| Entries with model source code |
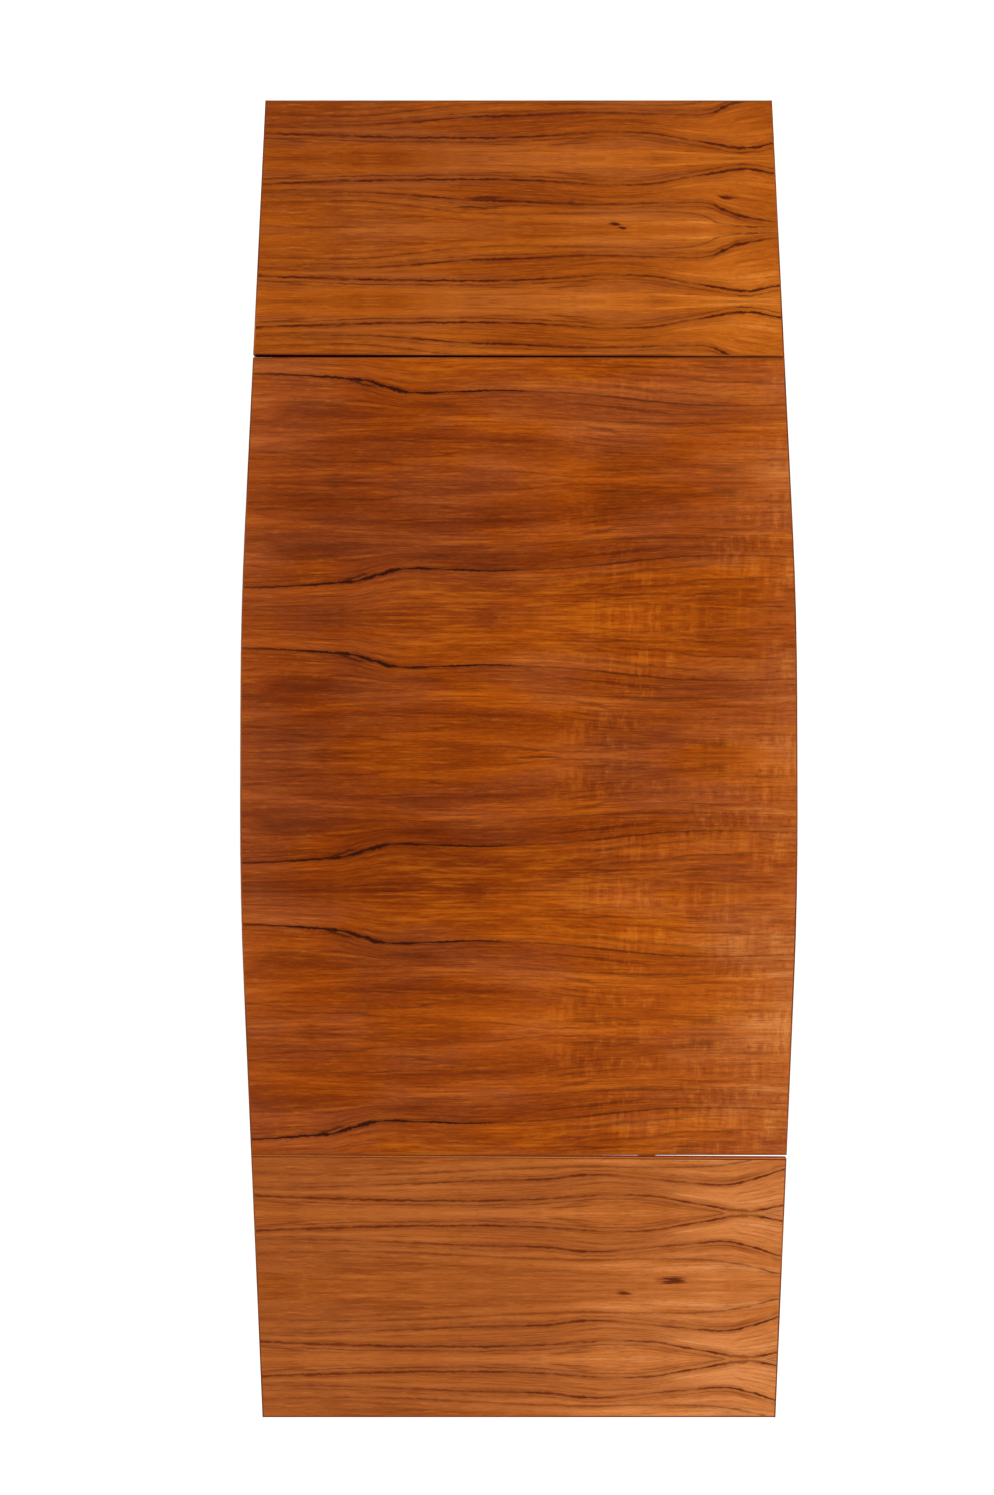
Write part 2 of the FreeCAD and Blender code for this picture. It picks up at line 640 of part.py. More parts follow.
def build_leaf_panel(end, turn, near_left, near_right):
    """The leaf's board. near_left and near_right are where its inner edge starts, at its
    two sides, so that the joint with the main top can be wider at one side."""
    def corners_at(x_left, x_right, inset):
        return (x_left, side_y(x_left, inset)), (x_right, minus(side_y(x_right, inset)))

    far = f"({OUTER_X} - edging)"
    near = (f"({near_left} + edging)", f"({near_right} + edging)")
    near_plus, near_minus = corners_at(*near, "edging")
    far_plus, far_minus = corners_at(far, far, "edging")
    whole = [near_minus, far_minus, far_plus, near_plus]
    screws = leaf_bearer_screws() + leaf_batten_screws()
    core = board(f"leaf_{end}_core", whole, CORE_BOTTOM, "core_thick", turn)
    drill(core, "XY_Plane", CORE_BOTTOM, screws, "screw_radius", "screw_bite - veneer_thick")
    backing = board(f"leaf_{end}_backing_veneer", whole, UNDER, "veneer_thick", turn)
    drill(backing, "XY_Plane", UNDER, screws, "screw_radius", "veneer_thick")

    joints = [corners_at(x_text, x_text, "edging")
              for x_text in (f"({LEAF_MIDDLE} - leaf_sheet)", LEAF_MIDDLE, f"({LEAF_MIDDLE} + leaf_sheet)")]
    limits = [(near_plus, near_minus), *joints, (far_plus, far_minus)]
    sheets = [board(f"leaf_{end}_sheet_{number}", [low[1], high[1], high[0], low[0]], FACE, "veneer_thick",
                    turn, is_node=False)
              for number, (low, high) in enumerate(zip(limits, limits[1:]), start=1)]
    group(f"leaf_{end}_veneer_sheets", sheets)

    left, right = ("left", "right") if turn == 0 else ("right", "left")
    for side, near_x, sign in ((left, near_left, ""), (right, near_right, "-")):
        corners = [(near_x, f"{sign}{side_y(near_x)}"), (near_x, f"{sign}{side_y(near_x, 'edging')}"),
                   (OUTER_X, f"{sign}{side_y(OUTER_X, 'edging')}"), (OUTER_X, f"{sign}{side_y(OUTER_X)}")]
        strip = board(f"leaf_{end}_edging_{side}", corners, UNDER, TOP_THICK, turn)
        round_top_edges(strip, on_outer_side)
    inner_plus, inner_minus = corners_at(near_left, near_right, "edging")
    strip = board(f"leaf_{end}_edging_inner", [inner_minus, near_minus, near_plus, inner_plus],
                  UNDER, TOP_THICK, turn)
    middle = value(f"({near_left} + {near_right}) / 2 + edging / 2")
    round_top_edges(strip, lambda point: abs(point.x) < middle)
    outer_plus, outer_minus = corners_at(OUTER_X, OUTER_X, "edging")
    strip = board(f"leaf_{end}_edging_outer", [far_minus, outer_minus, outer_plus, far_plus],
                  UNDER, TOP_THICK, turn)
    round_top_edges(strip, lambda point: abs(point.x) > value(f"{OUTER_X} - edging / 2"))


def build_bearer(name, turn, sign):
    """A bearer: full height under the leaf, eased by the sliding fit under the main top,
    with a nose at its inner end and a long bevel at its outer end."""
    body = new_body(name, turn)
    sketch = new_sketch(body, "XZ_Plane", f"{-sign} * {BEARER_Y}")
    eased = f"({UNDER} - slide_fit)"
    draw_outline(sketch, [
        (f"{BEARER_INNER_X} + bearer_nose", BEARER_BOTTOM),
        (f"{BEARER_OUTER_X} - bearer_bevel", BEARER_BOTTOM),
        (BEARER_OUTER_X, f"{UNDER} - bearer_tip"),
        (BEARER_OUTER_X, UNDER),
        (f"{SEAM_X} + ease_past_joint", UNDER),
        (f"{SEAM_X} + ease_past_joint", eased),
        (BEARER_INNER_X, eased),
        (BEARER_INNER_X, f"{BEARER_BOTTOM} + bearer_nose"),
    ])
    pad(body, sketch, "bearer_width", both_ways=True)
    holes = [centre for centre in leaf_bearer_screws() if centre[1].startswith("-") == (sign < 0)]
    seat = f"({BEARER_BOTTOM} + counterbore)"
    drill(body, "XY_Plane", BEARER_BOTTOM, holes, "screw_head_radius + head_room", "counterbore")
    drill(body, "XY_Plane", seat, holes, "screw_radius", "bearer_height - counterbore")
    drill(body, "XY_Plane", BEARER_BOTTOM, [(PEG_X, f"{sign} * {BEARER_Y}")], "peg_radius", "peg_depth")


def build_leaf_carrier(end, turn):
    """Bearers, stop pegs, batten and screws under a leaf."""
    left, right = ("left", "right") if turn == 0 else ("right", "left")
    build_bearer(f"leaf_{end}_bearer_{left}", turn, 1)
    build_bearer(f"leaf_{end}_bearer_{right}", turn, -1)

    pegs = new_body(f"leaf_{end}_stop_pegs", turn)
    sketch = new_sketch(pegs, "XY_Plane", f"{BEARER_BOTTOM} - peg_drop")
    for x_text, y_text in mirrored_pair(PEG_X, BEARER_Y):
        draw_circle(sketch, x_text, y_text, "peg_radius")
    pad(pegs, sketch, "peg_drop + peg_depth")

    batten = new_body(f"leaf_{end}_batten", turn)
    half_span = f"({BEARER_Y} - bearer_width / 2)"
    pad_boxes(batten, [(f"{BATTEN_X} - batten_width / 2", f"{BATTEN_X} + batten_width / 2",
                        minus(half_span), half_span)], f"{UNDER} - batten_height", "batten_height")
    drill(batten, "XY_Plane", f"{UNDER} - batten_height", leaf_batten_screws(),
          "screw_radius", "batten_height")

    seat = f"({BEARER_BOTTOM} + counterbore)"
    screws = [screw(f"leaf_{end}_bearer_screw_{number}", (*centre, seat), (0, 0, 1),
                    "bearer_height - counterbore + screw_bite", turn)
              for number, centre in enumerate(leaf_bearer_screws(), start=1)]
    screws += [screw(f"leaf_{end}_batten_screw_{number}", (*centre, f"({UNDER} - batten_height)"),
                     (0, 0, 1), "batten_height + screw_bite", turn)
               for number, centre in enumerate(leaf_batten_screws(), start=1)]
    group(f"leaf_{end}_screws", screws)


# ------------------------------------------------------------------ the whole table

build_main_top()
for corner, placing in CORNERS.items():
    build_leg(corner, *placing)
    build_corner_block(corner, *placing)
build_side_apron("left", 0)
build_side_apron("right", HALF_TURN)
for end, turn in ENDS.items():
    build_end_apron(end, turn)
    build_cross_rail(end, turn)
build_buttons()
build_block_screws()
build_leaf_panel("a", ENDS["a"], f"({SEAM_X} + gap_a_left)", f"({SEAM_X} + gap_a_right)")
build_leaf_panel("b", ENDS["b"], f"({SEAM_X} + gap_b_right)", f"({SEAM_X} + gap_b_left)")
for end, turn in ENDS.items():
    build_leaf_carrier(end, turn)

doc.recompute()
for item in doc.Objects:
    if "Invalid" in item.State or "Error" in item.State:
        raise RuntimeError(f"{item.Name} failed: {item.State}")

os.makedirs("parts", exist_ok=True)
for node in nodes:
    shape = node.Shape
    if shape.isNull() or not shape.isValid():
        raise RuntimeError(f"{node.Label} has no valid shape")
    shape.exportStep(f"parts/{node.Label}.step")
    print(f"{node.Label}: {len(shape.Solids)} solid(s), {shape.Volume:.0f} mm3")
print(len(nodes), "nodes")
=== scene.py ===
import math

import bpy
from mathutils import Matrix, Vector

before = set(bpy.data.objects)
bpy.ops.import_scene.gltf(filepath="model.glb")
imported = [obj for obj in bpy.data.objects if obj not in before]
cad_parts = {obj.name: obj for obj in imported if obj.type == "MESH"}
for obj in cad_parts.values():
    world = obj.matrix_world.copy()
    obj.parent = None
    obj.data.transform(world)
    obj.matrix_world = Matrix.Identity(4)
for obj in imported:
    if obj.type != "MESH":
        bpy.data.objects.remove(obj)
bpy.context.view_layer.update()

# The looks of an extending table with a leaf at each end, in metres, in the frame's own axes:
# X runs along the table, Y across it with left at +Y, Z up, and the floor is Z = 0.

TABLE_HEIGHT = 0.73

ACROSS = 0.47            # half-width that the grain curves are drawn over
MAIN_SHEET = 0.231       # width of one sheet of face veneer on the main top
MAIN_SHIFT = -0.0014     # where the middle joint between those sheets lies
MAIN_DRIFT = -0.045      # how far the main top's figure moves sideways in a metre
MAIN_STEPS = 137.5       # the veins are drawn in steps across one sheet
LEAF_SHEET = 0.121
LEAF_MIDDLE = {"a": 0.8836, "b": -0.886}     # the same place on each leaf
LEAF_STEPS = 71.0
FULL_BLACK = 0.75        # the darkness from which a vein is drawn in full ink
VENEER_BUMP, WOOD_BUMP, METAL_BUMP = 0.10, 0.15, 0.10
BUMP_DISTANCE = 0.0006
LOW_SHINE = 0.05         # oiled wood: Specular IOR Level of the veneer and its edging

FLOOR_HALF = 40.0
FLOOR_DROP = 0.0005      # keeps the floor's face clear of the glides
FLOOR_GREY = 0.55
FLOOR_GLOW = 0.66        # tops the floor up to white near the table; further off it is all glow
GLOW_NEAR, GLOW_FAR = 2.0, 8.0
WORLD_FILL = 0.36        # the world's strength as a light; seen directly it is white
WHITE = (1, 1, 1, 1)

LIGHT_SIZE = 3.0
LIGHTS = {               # place and watts of the four soft boxes round the table
    "light_end_a": ((4.2, 0.0, 4.2), 95),
    "light_end_b": ((-4.2, 0.0, 4.2), 100),
    "light_left": ((0.0, 4.0, 4.2), 80),
    "light_right": ((0.0, -4.0, 4.2), 110),
}

CAMERA_DISTANCE = 3.1
CAMERA_LEAN = math.radians(1.0)
CAMERA_AIM = (0.0121, 0.0366, TABLE_HEIGHT)
FRAME_HEIGHT = 2.505     # metres from the top to the bottom of the frame, at the table top
SENSOR = 36
CLIP_END = 200


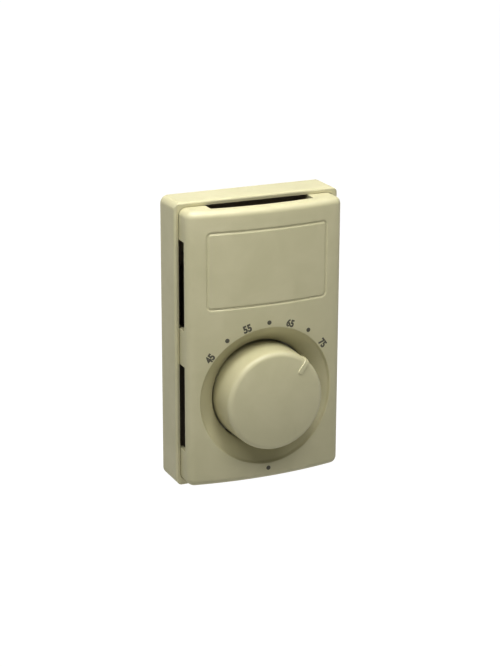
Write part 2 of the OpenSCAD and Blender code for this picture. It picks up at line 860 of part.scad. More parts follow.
module line_terminal() {
    color(brass) on_wall() layer(case_floor_d, case_floor_d + strip_t) {
        terminal_pad_plan(line_x);
        difference() {
            translate([arm_pivot[0] - load_strip_w / 2, 25]) square([load_strip_w, terminal_y - 3 - 25]);
            translate(arm_pivot) circle(arm_pin_r);
        }
    }
}

module terminal_screws() {
    color(steel) on_wall() for (x = [load_x, line_x])
        screw(x, terminal_y, 1.7, 1.4, case_floor_d + strip_t, 3.4, 2.4);
}

// ---- heat anticipator ----

module anticipator_core() {
    color(ceramic) on_wall() bar_y(heater_r, heater_y[0], heater_y[1], heater_x, heater_d);
}

module anticipator_winding() {
    color(bakelite) on_wall() difference() {
        bar_y(heater_r + 0.5, winding_y[0], winding_y[1], heater_x, heater_d);
        bar_y(heater_r, winding_y[0] - through, winding_y[1] + through, heater_x, heater_d);
    }
}

module anticipator_clips() {
    t = 0.6;
    color(brass) on_wall() difference() {
        for (f = clip_feet) {
            translate([heater_x - 3, f[1], case_d]) cube([6, t, 9.4]);
            translate([heater_x - 3, min(f[0] - 2.4, f[1]), case_d])
                cube([6, abs(f[0] - f[1]) + 2.4 + t / 2, t]);
        }
        bar_y(heater_r, heater_y[0] - 1, heater_y[1] + 1, heater_x, heater_d);
        for (f = clip_feet) translate([heater_x, f[0], 0]) cylinder(r = 1.1, h = 2 * case_d);
    }
}

module anticipator_screws() {
    color(steel) on_wall() for (f = clip_feet)
        screw(heater_x, f[0], 1.1, 1.4, case_d + 0.6, 2, 1.3);
}

rear_base();
insulating_sheet();
mounting_frame();
frame_screws();
shaft_bushing();
friction_washer();
lever_pin();
stop_pin();
lever_spring();
switch_case();
switch_lid();
switch_screws();
line_terminal();
load_terminal();
terminal_screws();
fixed_contact();
contact_pivot_pin();
arm_return_spring();
anticipator_core();
anticipator_winding();
anticipator_clips();
anticipator_screws();
cover_clip(-1);  // cover_clip_left
cover_clip(1);  // cover_clip_right
clip_screws();
front_cover();
setting_shaft();
setting_cam();
shaft_retaining_ring();
setting_knob();
knob_spring_clip();
range_lever();
bimetal_blade();
bimetal_rivets();
calibration_screw();
calibration_nut();
switch_plunger();
contact_arm();
moving_contact();
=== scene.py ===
"""Looks of the line-voltage wall thermostat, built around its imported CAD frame.

Lengths are in millimetres until a mesh is made. The plan used for shapes is x to the right, y up and
d out from the wall, and to_frame() turns it into the frame's metres, where -Y points out of the wall.
"""

import math

import bmesh
import bpy
from mathutils import Matrix, Vector
from mathutils.geometry import delaunay_2d_cdt


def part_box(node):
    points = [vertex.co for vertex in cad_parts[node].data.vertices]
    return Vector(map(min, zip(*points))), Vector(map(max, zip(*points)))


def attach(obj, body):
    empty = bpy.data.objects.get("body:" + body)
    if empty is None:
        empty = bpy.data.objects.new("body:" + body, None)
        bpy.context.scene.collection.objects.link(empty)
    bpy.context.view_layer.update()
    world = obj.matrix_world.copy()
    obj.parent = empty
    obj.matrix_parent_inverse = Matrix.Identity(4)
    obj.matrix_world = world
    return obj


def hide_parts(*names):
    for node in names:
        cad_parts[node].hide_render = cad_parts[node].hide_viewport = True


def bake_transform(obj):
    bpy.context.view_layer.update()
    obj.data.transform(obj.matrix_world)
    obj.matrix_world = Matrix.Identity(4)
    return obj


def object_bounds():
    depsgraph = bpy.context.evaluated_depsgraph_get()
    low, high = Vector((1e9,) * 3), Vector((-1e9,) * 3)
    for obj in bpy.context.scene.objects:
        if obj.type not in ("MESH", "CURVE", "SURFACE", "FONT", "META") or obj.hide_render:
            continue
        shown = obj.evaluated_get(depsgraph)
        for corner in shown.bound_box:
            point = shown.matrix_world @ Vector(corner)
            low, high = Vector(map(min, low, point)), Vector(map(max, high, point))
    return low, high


MM = 0.001
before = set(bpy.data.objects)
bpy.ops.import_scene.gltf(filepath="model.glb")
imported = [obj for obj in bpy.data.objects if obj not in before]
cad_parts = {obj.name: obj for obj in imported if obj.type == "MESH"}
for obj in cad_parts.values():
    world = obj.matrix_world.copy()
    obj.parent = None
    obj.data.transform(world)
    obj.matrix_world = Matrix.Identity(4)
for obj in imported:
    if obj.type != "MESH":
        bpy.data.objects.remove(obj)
cad_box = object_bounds()


# ---- places, from the frame ----


def to_frame(x, y, d):
    return Vector((x * MM, -d * MM, y * MM))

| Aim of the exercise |
Above are the entries. Output exactly the lines beginning with the line that has "insulating_sheet();" and ending with the line that has "zip(*points))), Vector(map(max, zip(*points)))".

| Solution below |
insulating_sheet();
mounting_frame();
frame_screws();
shaft_bushing();
friction_washer();
lever_pin();
stop_pin();
lever_spring();
switch_case();
switch_lid();
switch_screws();
line_terminal();
load_terminal();
terminal_screws();
fixed_contact();
contact_pivot_pin();
arm_return_spring();
anticipator_core();
anticipator_winding();
anticipator_clips();
anticipator_screws();
cover_clip(-1);  // cover_clip_left
cover_clip(1);  // cover_clip_right
clip_screws();
front_cover();
setting_shaft();
setting_cam();
shaft_retaining_ring();
setting_knob();
knob_spring_clip();
range_lever();
bimetal_blade();
bimetal_rivets();
calibration_screw();
calibration_nut();
switch_plunger();
contact_arm();
moving_contact();
=== scene.py ===
"""Looks of the line-voltage wall thermostat, built around its imported CAD frame.

Lengths are in millimetres until a mesh is made. The plan used for shapes is x to the right, y up and
d out from the wall, and to_frame() turns it into the frame's metres, where -Y points out of the wall.
"""

import math

import bmesh
import bpy
from mathutils import Matrix, Vector
from mathutils.geometry import delaunay_2d_cdt


def part_box(node):
    points = [vertex.co for vertex in cad_parts[node].data.vertices]
    return Vector(map(min, zip(*points))), Vector(map(max, zip(*points)))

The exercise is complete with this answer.